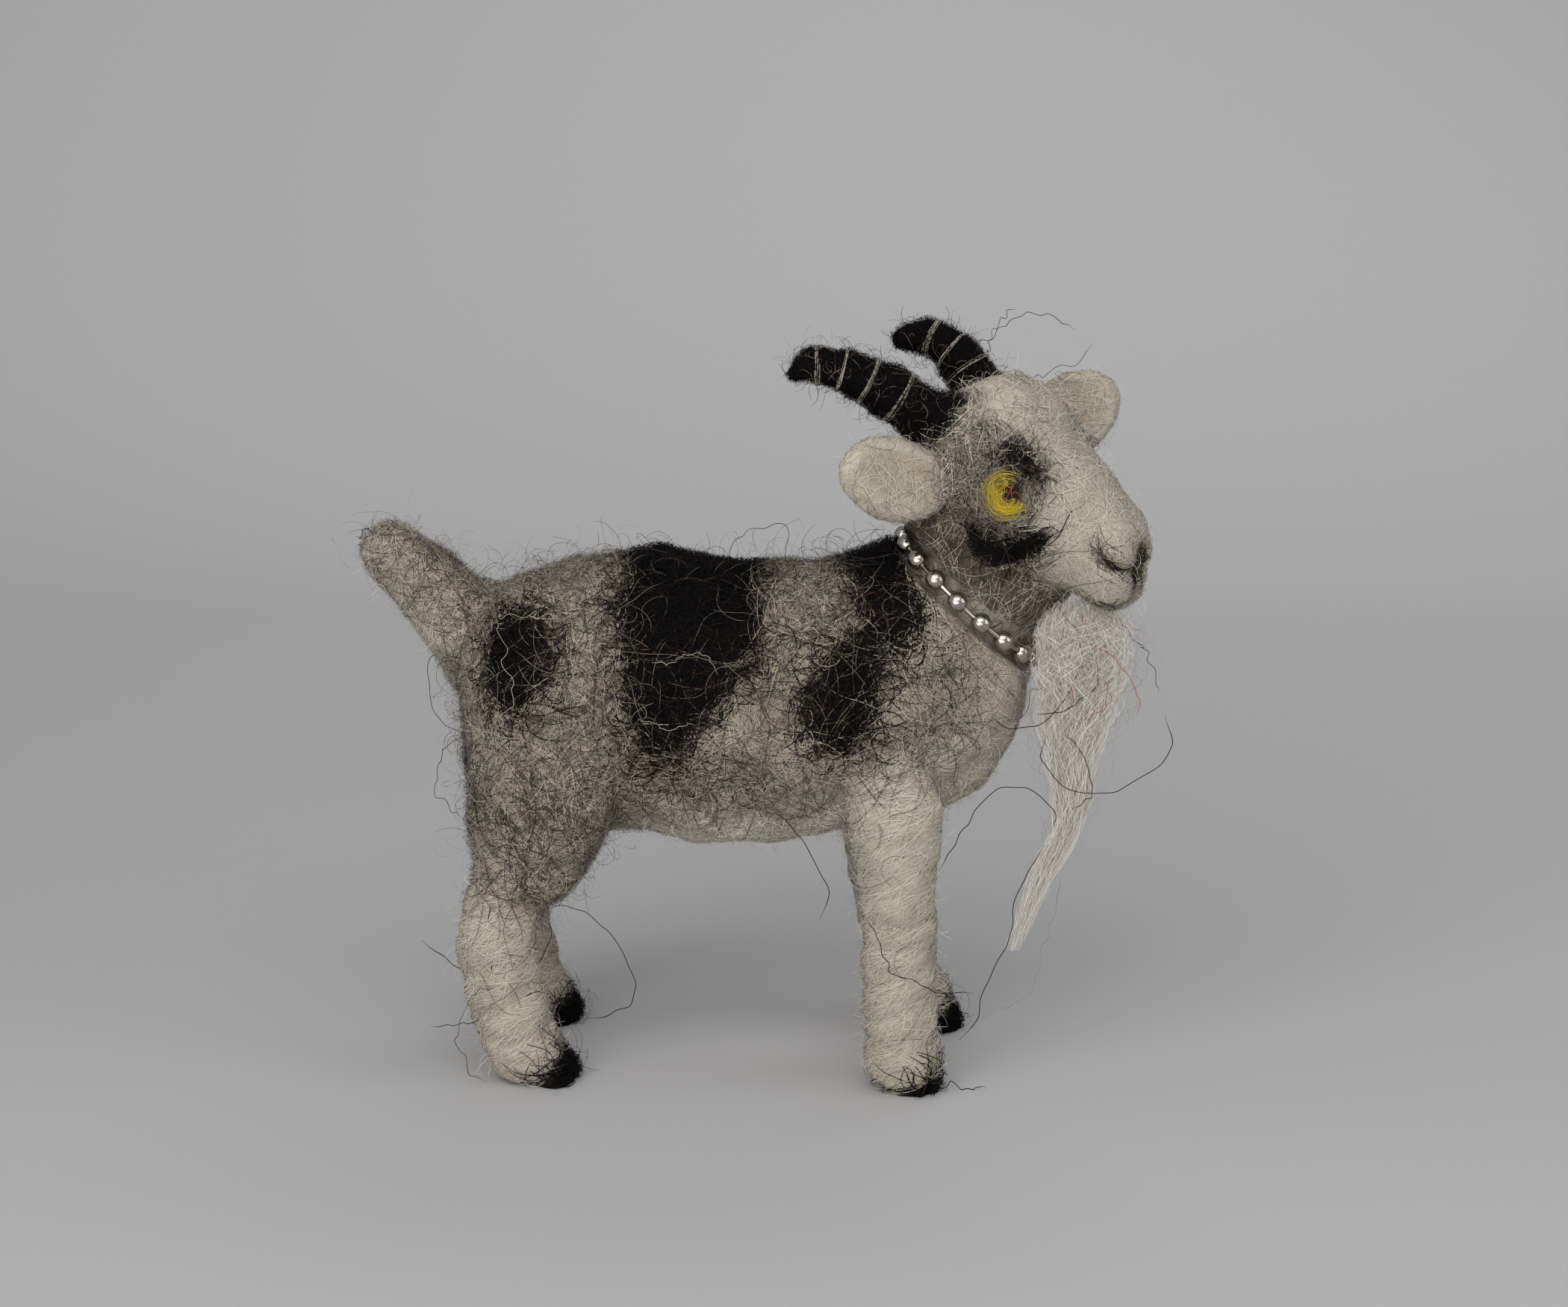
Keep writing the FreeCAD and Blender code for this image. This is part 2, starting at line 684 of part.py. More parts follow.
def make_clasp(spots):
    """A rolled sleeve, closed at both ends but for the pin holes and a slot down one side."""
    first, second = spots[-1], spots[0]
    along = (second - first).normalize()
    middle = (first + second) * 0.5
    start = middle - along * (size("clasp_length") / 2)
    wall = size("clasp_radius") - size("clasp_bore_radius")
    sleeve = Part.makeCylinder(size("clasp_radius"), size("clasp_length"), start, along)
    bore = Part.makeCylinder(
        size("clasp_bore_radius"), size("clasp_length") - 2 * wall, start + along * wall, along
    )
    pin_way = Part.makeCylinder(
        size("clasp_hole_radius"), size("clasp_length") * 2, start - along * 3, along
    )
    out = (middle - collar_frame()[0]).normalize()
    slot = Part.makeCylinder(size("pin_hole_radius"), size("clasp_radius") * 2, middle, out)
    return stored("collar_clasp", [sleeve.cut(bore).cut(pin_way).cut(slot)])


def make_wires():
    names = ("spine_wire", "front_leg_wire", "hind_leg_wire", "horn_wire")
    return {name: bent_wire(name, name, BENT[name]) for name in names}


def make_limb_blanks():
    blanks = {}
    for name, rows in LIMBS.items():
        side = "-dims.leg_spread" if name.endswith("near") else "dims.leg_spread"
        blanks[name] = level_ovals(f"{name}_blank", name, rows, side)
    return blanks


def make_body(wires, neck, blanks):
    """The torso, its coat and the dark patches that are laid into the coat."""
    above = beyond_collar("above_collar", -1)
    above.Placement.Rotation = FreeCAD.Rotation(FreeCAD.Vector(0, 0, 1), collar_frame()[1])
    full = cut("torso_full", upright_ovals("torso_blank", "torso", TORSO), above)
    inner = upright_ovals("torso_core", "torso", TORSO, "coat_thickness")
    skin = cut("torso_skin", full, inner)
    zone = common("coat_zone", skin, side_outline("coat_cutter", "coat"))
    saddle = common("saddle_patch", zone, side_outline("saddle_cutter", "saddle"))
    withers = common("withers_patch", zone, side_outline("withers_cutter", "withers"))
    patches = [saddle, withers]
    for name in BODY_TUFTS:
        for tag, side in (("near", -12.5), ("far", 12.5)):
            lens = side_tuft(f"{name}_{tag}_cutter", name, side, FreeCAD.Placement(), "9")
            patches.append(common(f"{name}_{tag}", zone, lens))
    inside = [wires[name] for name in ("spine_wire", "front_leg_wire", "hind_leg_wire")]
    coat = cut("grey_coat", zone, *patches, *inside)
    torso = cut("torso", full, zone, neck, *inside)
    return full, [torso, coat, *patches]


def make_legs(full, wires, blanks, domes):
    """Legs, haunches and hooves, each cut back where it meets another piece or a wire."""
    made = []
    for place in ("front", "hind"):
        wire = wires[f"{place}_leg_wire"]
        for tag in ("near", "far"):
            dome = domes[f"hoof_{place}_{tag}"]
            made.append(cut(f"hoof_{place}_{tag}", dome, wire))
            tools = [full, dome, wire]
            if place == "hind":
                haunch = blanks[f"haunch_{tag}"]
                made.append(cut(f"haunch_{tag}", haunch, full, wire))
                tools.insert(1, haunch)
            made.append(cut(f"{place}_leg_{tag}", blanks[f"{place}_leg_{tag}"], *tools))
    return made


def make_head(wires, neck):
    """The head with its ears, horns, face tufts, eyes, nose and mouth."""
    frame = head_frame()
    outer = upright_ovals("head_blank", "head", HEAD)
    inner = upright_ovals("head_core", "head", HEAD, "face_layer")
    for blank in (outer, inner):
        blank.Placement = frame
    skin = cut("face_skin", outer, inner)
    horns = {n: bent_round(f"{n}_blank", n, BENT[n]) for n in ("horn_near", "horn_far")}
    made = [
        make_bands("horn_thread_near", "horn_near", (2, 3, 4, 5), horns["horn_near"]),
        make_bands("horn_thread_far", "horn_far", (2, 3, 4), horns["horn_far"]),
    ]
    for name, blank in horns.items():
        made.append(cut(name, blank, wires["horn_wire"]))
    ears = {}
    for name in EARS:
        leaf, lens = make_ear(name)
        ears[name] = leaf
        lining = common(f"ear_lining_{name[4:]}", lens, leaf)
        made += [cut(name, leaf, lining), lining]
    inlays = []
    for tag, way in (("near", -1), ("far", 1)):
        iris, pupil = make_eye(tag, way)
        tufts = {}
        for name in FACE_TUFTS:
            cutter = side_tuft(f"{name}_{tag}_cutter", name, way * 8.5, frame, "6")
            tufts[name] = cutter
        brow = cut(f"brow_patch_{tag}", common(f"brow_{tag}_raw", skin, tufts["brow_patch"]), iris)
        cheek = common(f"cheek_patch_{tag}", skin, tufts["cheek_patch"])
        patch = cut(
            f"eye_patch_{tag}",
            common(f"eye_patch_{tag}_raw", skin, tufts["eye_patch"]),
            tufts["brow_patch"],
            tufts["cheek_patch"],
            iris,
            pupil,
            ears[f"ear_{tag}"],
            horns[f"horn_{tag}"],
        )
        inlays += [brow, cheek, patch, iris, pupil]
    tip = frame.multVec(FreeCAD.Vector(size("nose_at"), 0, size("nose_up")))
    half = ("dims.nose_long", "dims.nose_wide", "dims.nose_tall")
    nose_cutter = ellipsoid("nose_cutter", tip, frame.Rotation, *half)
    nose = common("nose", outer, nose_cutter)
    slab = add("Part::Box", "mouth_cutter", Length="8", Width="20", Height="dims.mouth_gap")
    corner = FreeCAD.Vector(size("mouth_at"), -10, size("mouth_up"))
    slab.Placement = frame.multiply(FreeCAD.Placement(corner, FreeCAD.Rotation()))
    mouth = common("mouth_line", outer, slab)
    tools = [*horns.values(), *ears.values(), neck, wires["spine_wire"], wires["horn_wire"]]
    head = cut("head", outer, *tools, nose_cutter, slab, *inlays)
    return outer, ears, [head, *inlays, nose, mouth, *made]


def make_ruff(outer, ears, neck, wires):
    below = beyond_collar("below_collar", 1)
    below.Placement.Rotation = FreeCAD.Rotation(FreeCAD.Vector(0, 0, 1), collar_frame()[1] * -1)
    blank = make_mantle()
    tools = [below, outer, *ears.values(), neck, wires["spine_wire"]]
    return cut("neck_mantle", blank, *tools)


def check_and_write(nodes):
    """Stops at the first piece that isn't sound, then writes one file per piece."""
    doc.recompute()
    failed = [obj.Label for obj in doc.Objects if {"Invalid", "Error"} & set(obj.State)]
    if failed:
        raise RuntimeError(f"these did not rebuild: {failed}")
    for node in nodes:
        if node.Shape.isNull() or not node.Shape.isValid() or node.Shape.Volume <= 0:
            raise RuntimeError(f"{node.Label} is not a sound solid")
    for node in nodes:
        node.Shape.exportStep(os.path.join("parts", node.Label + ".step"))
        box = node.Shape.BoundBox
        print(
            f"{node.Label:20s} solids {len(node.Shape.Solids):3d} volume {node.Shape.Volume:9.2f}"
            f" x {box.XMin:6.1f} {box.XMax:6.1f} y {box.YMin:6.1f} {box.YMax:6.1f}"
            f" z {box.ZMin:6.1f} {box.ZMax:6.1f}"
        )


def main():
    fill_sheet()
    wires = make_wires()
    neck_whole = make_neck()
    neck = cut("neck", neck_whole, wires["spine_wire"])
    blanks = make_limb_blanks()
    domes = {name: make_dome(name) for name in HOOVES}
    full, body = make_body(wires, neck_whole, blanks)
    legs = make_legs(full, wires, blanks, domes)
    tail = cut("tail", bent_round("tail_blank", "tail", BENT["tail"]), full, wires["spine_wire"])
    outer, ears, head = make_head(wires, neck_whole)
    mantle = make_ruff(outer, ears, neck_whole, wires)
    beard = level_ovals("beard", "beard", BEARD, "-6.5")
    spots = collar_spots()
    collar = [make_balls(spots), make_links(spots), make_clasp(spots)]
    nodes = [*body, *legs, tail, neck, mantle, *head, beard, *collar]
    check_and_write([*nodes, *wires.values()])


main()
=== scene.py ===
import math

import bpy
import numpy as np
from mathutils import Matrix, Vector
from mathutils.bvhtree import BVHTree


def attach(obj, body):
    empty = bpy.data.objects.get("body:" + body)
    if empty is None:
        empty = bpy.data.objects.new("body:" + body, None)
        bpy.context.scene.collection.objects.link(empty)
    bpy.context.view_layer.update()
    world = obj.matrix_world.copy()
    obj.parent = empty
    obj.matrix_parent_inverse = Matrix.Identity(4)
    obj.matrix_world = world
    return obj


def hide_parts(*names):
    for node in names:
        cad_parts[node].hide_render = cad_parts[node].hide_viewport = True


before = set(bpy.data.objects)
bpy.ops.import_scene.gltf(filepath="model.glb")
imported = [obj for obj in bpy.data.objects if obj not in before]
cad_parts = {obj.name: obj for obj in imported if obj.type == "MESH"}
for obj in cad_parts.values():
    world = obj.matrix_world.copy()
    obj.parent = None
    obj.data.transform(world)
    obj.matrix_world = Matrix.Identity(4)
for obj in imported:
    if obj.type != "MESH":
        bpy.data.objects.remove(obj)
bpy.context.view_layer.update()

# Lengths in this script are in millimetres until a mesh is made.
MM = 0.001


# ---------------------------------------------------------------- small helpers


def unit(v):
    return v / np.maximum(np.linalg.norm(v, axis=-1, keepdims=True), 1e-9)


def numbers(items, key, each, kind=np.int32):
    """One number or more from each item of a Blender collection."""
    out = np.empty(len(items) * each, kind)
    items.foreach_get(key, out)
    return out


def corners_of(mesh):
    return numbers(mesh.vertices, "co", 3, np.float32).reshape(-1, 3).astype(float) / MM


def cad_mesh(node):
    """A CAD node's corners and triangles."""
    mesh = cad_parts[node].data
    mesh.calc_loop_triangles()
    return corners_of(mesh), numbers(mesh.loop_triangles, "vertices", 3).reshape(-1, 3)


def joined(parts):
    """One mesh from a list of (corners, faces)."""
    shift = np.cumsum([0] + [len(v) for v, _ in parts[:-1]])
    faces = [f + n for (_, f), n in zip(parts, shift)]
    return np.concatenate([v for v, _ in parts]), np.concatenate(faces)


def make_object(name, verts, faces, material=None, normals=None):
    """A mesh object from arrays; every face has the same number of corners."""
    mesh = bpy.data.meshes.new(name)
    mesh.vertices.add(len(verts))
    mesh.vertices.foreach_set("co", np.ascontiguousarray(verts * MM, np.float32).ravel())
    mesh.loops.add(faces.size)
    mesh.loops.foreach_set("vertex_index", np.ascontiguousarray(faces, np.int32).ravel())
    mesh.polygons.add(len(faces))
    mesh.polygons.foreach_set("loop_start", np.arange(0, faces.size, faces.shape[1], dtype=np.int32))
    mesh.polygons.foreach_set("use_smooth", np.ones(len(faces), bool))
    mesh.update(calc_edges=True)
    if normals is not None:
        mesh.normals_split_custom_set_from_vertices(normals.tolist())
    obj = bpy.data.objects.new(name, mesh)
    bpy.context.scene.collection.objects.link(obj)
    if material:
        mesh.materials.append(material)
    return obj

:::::

Work instructions:
Transcribe precisely the lines between the one that contains "mantle, *head, beard, *collar]" and the one that contains "obj.data.transform(world)", counting those two lines as part of the range.

Answer for this exercise:
    nodes = [*body, *legs, tail, neck, mantle, *head, beard, *collar]
    check_and_write([*nodes, *wires.values()])


main()
=== scene.py ===
import math

import bpy
import numpy as np
from mathutils import Matrix, Vector
from mathutils.bvhtree import BVHTree


def attach(obj, body):
    empty = bpy.data.objects.get("body:" + body)
    if empty is None:
        empty = bpy.data.objects.new("body:" + body, None)
        bpy.context.scene.collection.objects.link(empty)
    bpy.context.view_layer.update()
    world = obj.matrix_world.copy()
    obj.parent = empty
    obj.matrix_parent_inverse = Matrix.Identity(4)
    obj.matrix_world = world
    return obj


def hide_parts(*names):
    for node in names:
        cad_parts[node].hide_render = cad_parts[node].hide_viewport = True


before = set(bpy.data.objects)
bpy.ops.import_scene.gltf(filepath="model.glb")
imported = [obj for obj in bpy.data.objects if obj not in before]
cad_parts = {obj.name: obj for obj in imported if obj.type == "MESH"}
for obj in cad_parts.values():
    world = obj.matrix_world.copy()
    obj.parent = None
    obj.data.transform(world)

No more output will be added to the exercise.